# Cooling Fan Replacement



## mike12 (Jul 2, 2017)

If you have 1.8L motor (non-turbo), if I remember correctly, I believe two bolts to remove and then one electrical connector to pull apart. You will need to remove the wiring attached to the fan housing and it should just lift straight up. May have to be careful around a/c piping and pull out carefully.


----------



## brandonl2000 (Mar 14, 2015)

I have a 1.4t. It looks like it has no bolts and only plastic legs to hold it in. Just not clear how it’s supposed to come out..


----------



## Blasirl (Mar 31, 2015)




----------



## brandonl2000 (Mar 14, 2015)

Blasirl said:


>


Thank you! This was perfect. I used a screw driver to wedge the clips and it popped out. Who knew it would be so easy!


----------



## carbon02 (Feb 25, 2011)

I think this video is for a 1.8L. I just watched a video on youtube South Main Auto Channel where he does coolant fan diagnosis for a 1.4. He mentions you have to pull the bumper cover. 

If you search Cruze Fog Light installation you'll find plenty of video's on how to remove the front cover. 

There are vendors outside of GM directly for fans.. Check Rockauto. Another option might be to see if the electrical resistor can come off the fan. You might have to get an entirely new fan assembly just to get the resistor, but if you can change that without pulling the entire front clip, it might be worth a try.


----------



## Blasirl (Mar 31, 2015)

carbon02 said:


> I think this video is for a 1.8L. I just watched a video on youtube South Main Auto Channel where he does coolant fan diagnosis for a 1.4. He mentions you have to pull the bumper cover.
> 
> If you search Cruze Fog Light installation you'll find plenty of video's on how to remove the front cover.
> 
> There are vendors outside of GM directly for fans.. Check Rockauto.
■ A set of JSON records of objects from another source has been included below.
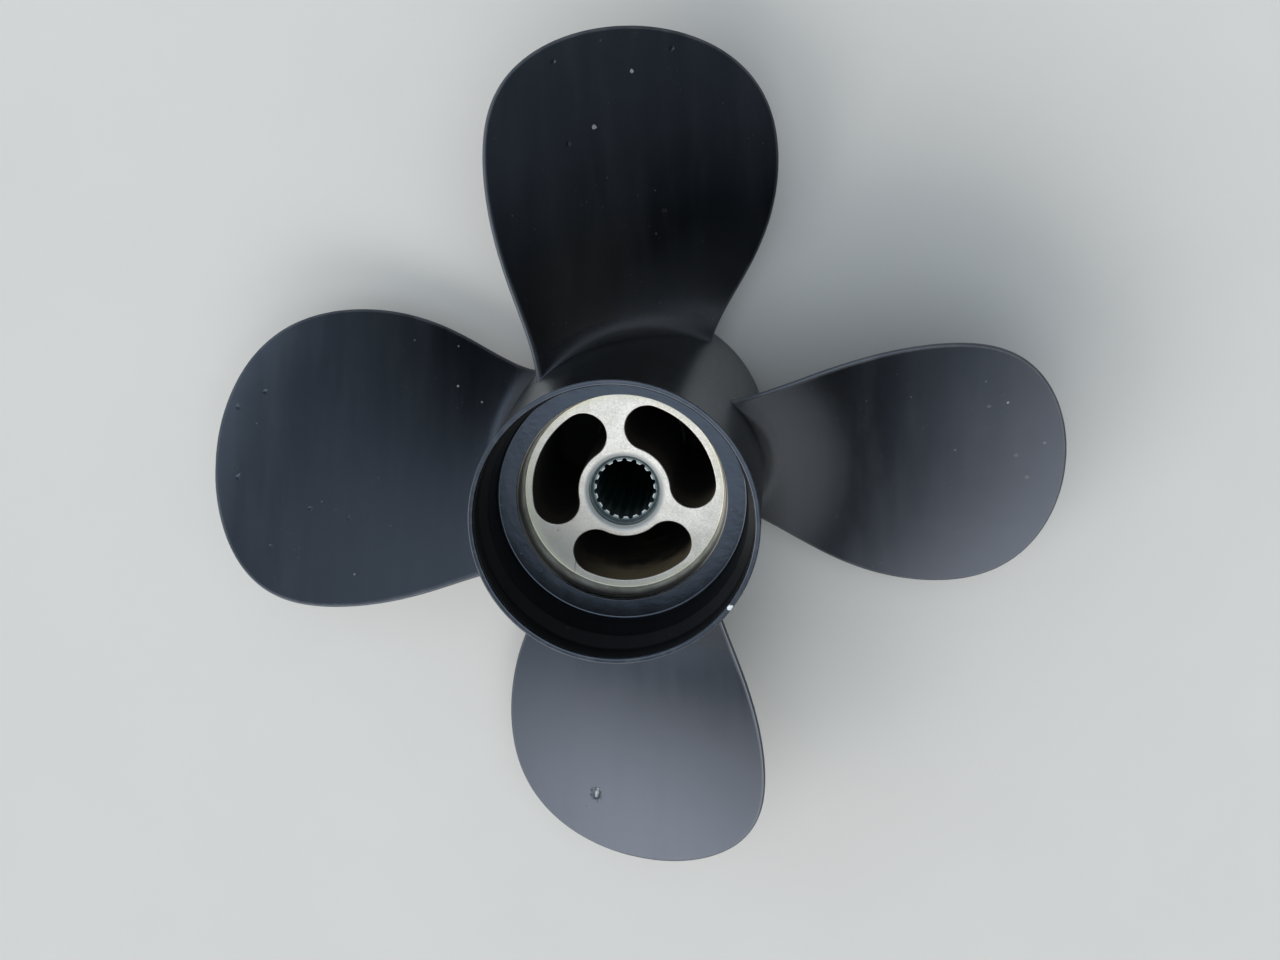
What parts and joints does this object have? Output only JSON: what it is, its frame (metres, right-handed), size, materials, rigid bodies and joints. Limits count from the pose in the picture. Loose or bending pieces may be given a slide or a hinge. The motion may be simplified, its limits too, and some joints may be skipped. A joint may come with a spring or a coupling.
{
  "type": "boat propeller",
  "caption": "Right-handed aft propeller of a contra-rotating boat drive: broad skewed blades on an exhaust hub with kidney-shaped ports round a splined shaft sleeve.",
  "frame": {"origin": "on the shaft axis, in the plane of the hub's forward end face, on which the propeller stands", "axes": "+Z aft along the shaft axis, +Y through the root of blade_1"},
  "size_m": [0.3498, 0.3498, 0.158],
  "materials": {
    "hub_paint": "satin black paint, lightly weathered",
    "blade_paint": "satin black paint, lightly weathered",
    "port_ring_metal": "machined aft face, painted ledge, brown-stained port walls",
    "web_metal": "machined aft face, brown-stained port walls",
    "boss_metal": "machined aft face, brown-stained outside",
    "sleeve_metal": "dull steel with a green-grey cast and bright tooth ends"
  },
  "bodies": {
    "root": {"hub_barrel": "hub_paint", "port_ring": "port_ring_metal", "web_1": "web_metal", "web_2": "web_metal", "web_3": "web_metal", "bearing_boss": "boss_metal", "splined_sleeve": "sleeve_metal", "blade_1": "blade_paint", "blade_2": "blade_paint", "blade_3": "blade_paint", "blade_4": "blade_paint"}
  },
  "joints": []
}
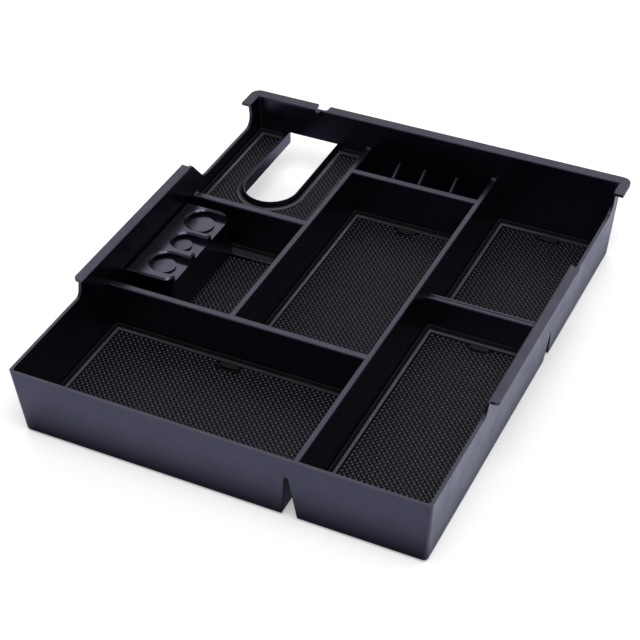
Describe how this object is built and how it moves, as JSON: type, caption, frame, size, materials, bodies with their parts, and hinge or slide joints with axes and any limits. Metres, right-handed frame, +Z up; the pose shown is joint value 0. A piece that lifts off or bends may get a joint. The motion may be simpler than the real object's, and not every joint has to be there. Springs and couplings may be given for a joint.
{
  "type": "console organizer tray",
  "caption": "Open moulded tray for a vehicle console: sloping walls, double-walled dividers, flanged rear rim, cable slot, card fins, loose coin holder and rubber mats.",
  "frame": {"origin": "centre of the tub in plan, on the plane of its underside", "axes": "+Z up, +Y from the plain front wall to the flanged back wall, +X to the right when seen from the front"},
  "size_m": [0.3024, 0.3531, 0.0612],
  "materials": {
    "shell": "satin black moulded plastic, fine grain",
    "liner": "black rubber with a fine woven pattern"
  },
  "bodies": {
    "root": {"tray_body": "shell", "coin_holder": "shell", "liner_front_left": "liner", "liner_coin": "liner", "liner_slot": "liner", "liner_center": "liner", "liner_rear_right": "liner", "liner_front_right": "liner"}
  },
  "joints": []
}
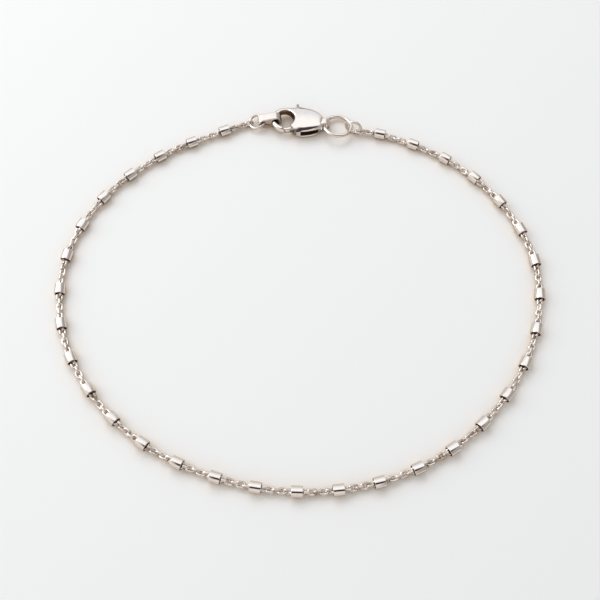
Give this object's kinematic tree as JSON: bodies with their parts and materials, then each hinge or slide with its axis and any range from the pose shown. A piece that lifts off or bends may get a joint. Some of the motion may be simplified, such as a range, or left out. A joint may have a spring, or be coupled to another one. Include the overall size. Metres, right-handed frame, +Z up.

Another option might be to see if the electrical resistor can come off the fan. You might have to get an entirely new fan assembly just to get the resistor, but if you can change that without pulling the entire front clip, it might be worth a try.


I was under the impression that the 1.8 and the 1.4 share the same basic system.

EDIT: Funny, this was an alert in my dashboard, yet it shows you replied 10 months ago. What's up with that?


----------